All the men aboard the Gladiator are in love with her ("Everyone,
notoriously, fell in love with empaths"), including Daw. This love is what
the Bible refers to as eros, however, or sexual love, and is obviously less
pure than the agape of both Helen and her husband. Helen also brings to
mind the endless succession of women James Kirk woos and beds in space.

Then there's the giant alien ship discovered by the Gladiator. (Anybody
remember "The Corbomite <sp?> Maneuver" from the first incarnation of Star
Trek? "Alien Stones" parallels it in many respects.) Daw, the Youngmeadows
and various other crewmembers undertake an exploration of it (in part their
journey through the ship's interior will resemble FANTASTIC VOYAGE), and
what they eventually decide is that the entire ship may be a single giant
artificial intelligence (though it obviously was built by six-fingered
humanoids, if we're to accept the base 12 and symbology of the ship's
mathematical system).
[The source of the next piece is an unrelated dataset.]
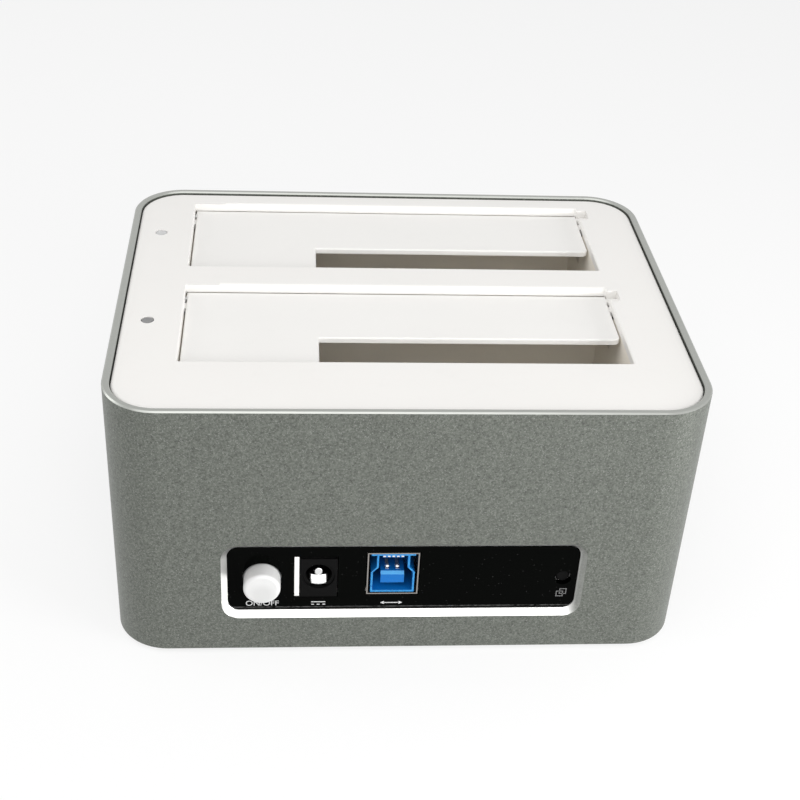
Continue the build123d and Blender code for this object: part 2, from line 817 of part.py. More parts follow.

This recalls what Wad, Daw's synthetic  alter-ego,
has mentioned earlier: "Mankind has reached the stage where he evolves
through his machine." What Wad fails to add, however, is: "And as he does
so he himself becomes more machinelike." 

I believe this moving away from the organic--from the stones of the world
to the abstract, whether it's the Wad pc-generated simulation or binary
notation--symbolizes for Wolfe a retreat from the Edenic past, where we
were closer to God. Witness Daw's magnetic copies of the New and Old
Testaments; they're absent in Wad's simulation (although Wad does have the
potential for empathy/agape, according to Helen Youngmeadow). Daw also
avoids the use of sucking furniture to moor him while he sleeps; he's
perfectly content to depend on the atavistic myoclonic response we
inherited from our apelike ancestors (i.e., our arms will grip a tree limb
tighter if we sense we're falling, even in sleep). As Helen mentions
earlier, in regards to what the aliens may have left behind, what betrays
the heart are the things you take with you that are unnecessary. Daw could
use the sucking furniture, but chooses not to. He is at heart content with
what God has given him evolutionarily. Another example of this moving away
from God via machines: the space suits' survival programs, which tend to a
person's every metabolic need, even after death, when the flora in our
intestines become the dominant organisms--another example of false or base
immortality. In many respects as well the giant alien craft is little more
than an asteroid sized version of one of these spacesuits. 

And yet for all its Godless parameters Daw stills likes the alien
ship--this embodies the last Biblical concept of love Wolfe has yet to to
bring in: philos, or brotherly love, and perhaps it is the most important
of the three for a starship captain to have. Daw also understands the
difference between eros and agape, and tries to moderate his approach to
Helen Youngmeadow's desirability (recall as well the quote from the New
Testament he cites about marriage in heaven).  He is "Alien Stones" only
complete human being, although the Youngmeadows are almost there. And while
the rest of humanity may elect to forsake its bond with God by entering
into congress with soulless machines, he will not. 

As for the non-simulated Captain who taught Daw everything he knows, and
who Daw describes as "A real captain...[and]... a crusty bastard [who]
generally knew what he was doing"?

I submit he's an older, wiser James T. Kirk.